Investing in the Young at the Border


Spending time with youth, single mothers and families at the Texas-Mexico border earlier this month was an emotional experience for members of the Cabinet and Provisional Elders and Deacons.
“It is almost impossible to describe the complete transformation of the families during their brief stay at Sacred Heart Catholic Church in McAllen, TX, where I spent two days, during our mission trip this month,” shares Rev. Brandi Horton, associate pastor of Deer Park UMC. Clergy Excellence Center Director Rev. Gail Ford Smith and others provided much needed hospitality to youngsters and families that were released from the Mexican border detention centers with only the clothes on their back. According to Brandi, the facility provided much-needed toiletries, food, a change of clothes, and a shower to immigrants coming from Central America. “Clean clothes and a shower can do amazing things!” adds Brandi. “After witnessing these families putting on new clothes, being made clean, and having their dignity and worth restored, I will never hear the phrase clothed in Christ in quite the same way again.”
Rev. Ben Lohmer, Sr., Pattison UMC had an equally moving experience. “During this mission trip, I had the opportunity to speak with and serve many immigrants, mostly children traveling with a single parent. The first observation I made was how many children are fleeing, usually with one of their parents. Not once did I see both parents with their children. My heart broke for them as I tried to understand the atrocities, fear, and death they were fleeing from and the hope they had in finding life in the United States. To take such a dangerous journey from places like El Salvador, Honduras, and Guatemala on the slim chance of being able to get to a better place amazed me. These people want to work. These parents want the best life for their children. They want to live in a place where cartels and warlords do not run everything,” he shares. Adds Ben, “As I reflected on these experiences, I realized that they want exactly what I want.”
According to the Texas Conference leader team, when immigrants arrive at the welcoming center they are carrying little or nothing.
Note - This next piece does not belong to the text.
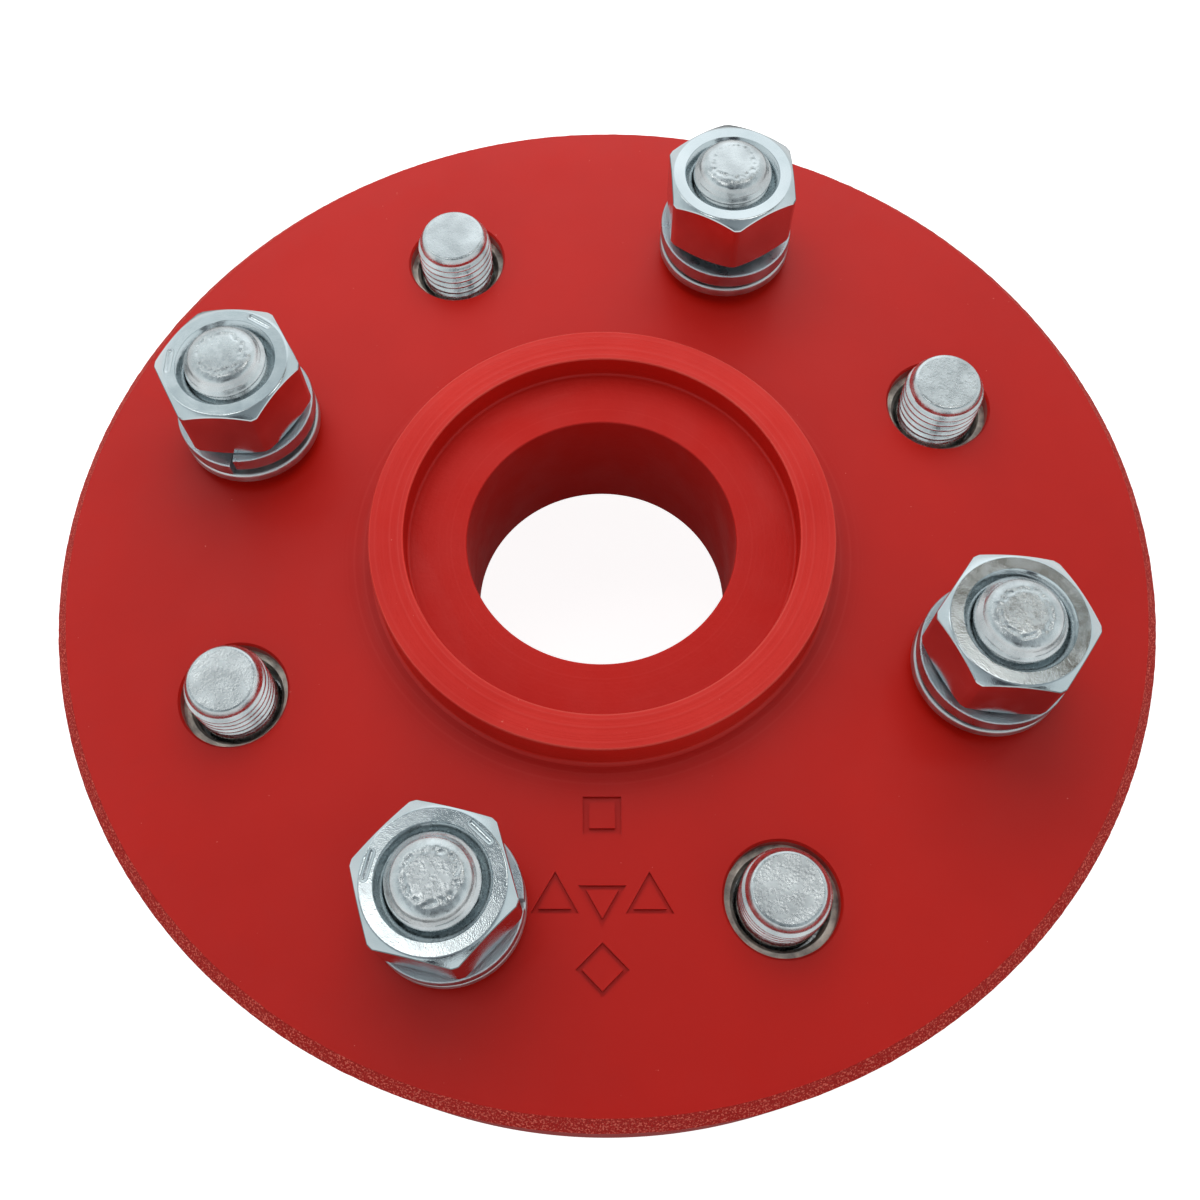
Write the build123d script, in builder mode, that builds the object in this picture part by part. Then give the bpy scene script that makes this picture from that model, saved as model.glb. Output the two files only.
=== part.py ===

Adds Ben, “Many of them have been outdoors for several weeks, have not showered or eaten much, and arrive dehydrated from the journey to the border. At the center, they get hygiene products, water, food, a shower, clean clothes, a phone call, and a safe place to rest inside with air conditioning. It is the first time they feel safe and welcomed, maybe in their whole life. The state of fleeing immigrants from countries riddled with war, crime, and abysmal unemployment should give rise to the heart of God and the Church. As a young clergy person, seeing with my own eyes the state of immigrants coming into the United States was a tipping point in my missional awareness. We are called to do good, do no harm, and stay in love with the most holy and gracious God. Here is the God-given opportunity to test ourselves and see our faith increased.” 
Rev. Eleanor Colvin shares an experience that impacted her very personally. “The Sacred Heart Welcome Center was the most meaningful place I served,” she says. “The Holy Spirit was at work -- helping me to help others despite language differences. The Spirit was translating and transforming. The few hours people spent at the center revived them. Most entered the space quiet and reserved -- quite likely unsure if we'd be like the authorities they encountered in the detention centers. They left the welcome center with their smiles testifying to the peace and even new life that can be found in a bowl of hot soup, a shower and a change of clothes. I will quite likely never see any of the people we served again; but, I will never forget them either. As I watched them head back to the bus station to travel all across the country, I wondered if my sisters and brothers in Christ would be ready to receive them into their communities. I pray the answer is yes!” Adds Eleanor, “It was a privilege to walk with them for this small portion of their long journey.” 

“Jesus invites disciples to see where he is staying with the simple words, Come and see,” adds Brandi. “Throughout the mission trip, we were invited to come and see where people were staying, working, fighting injustice, eating, and worshipping. 
The learning part of the trip was essential to the doing part of the trip.  It is only through learning that we could respond appropriately.”
“This was the Cabinet’s fifth year to serve in this area, which has allowed us to establish relationships and to train our “up and coming” pastors on the Biblical basis of immigration reform and hospitality,” notes Rev. Diane McGehee. “This annual trip gives all of us a great opportunity to learn experientially – about being a disciple.”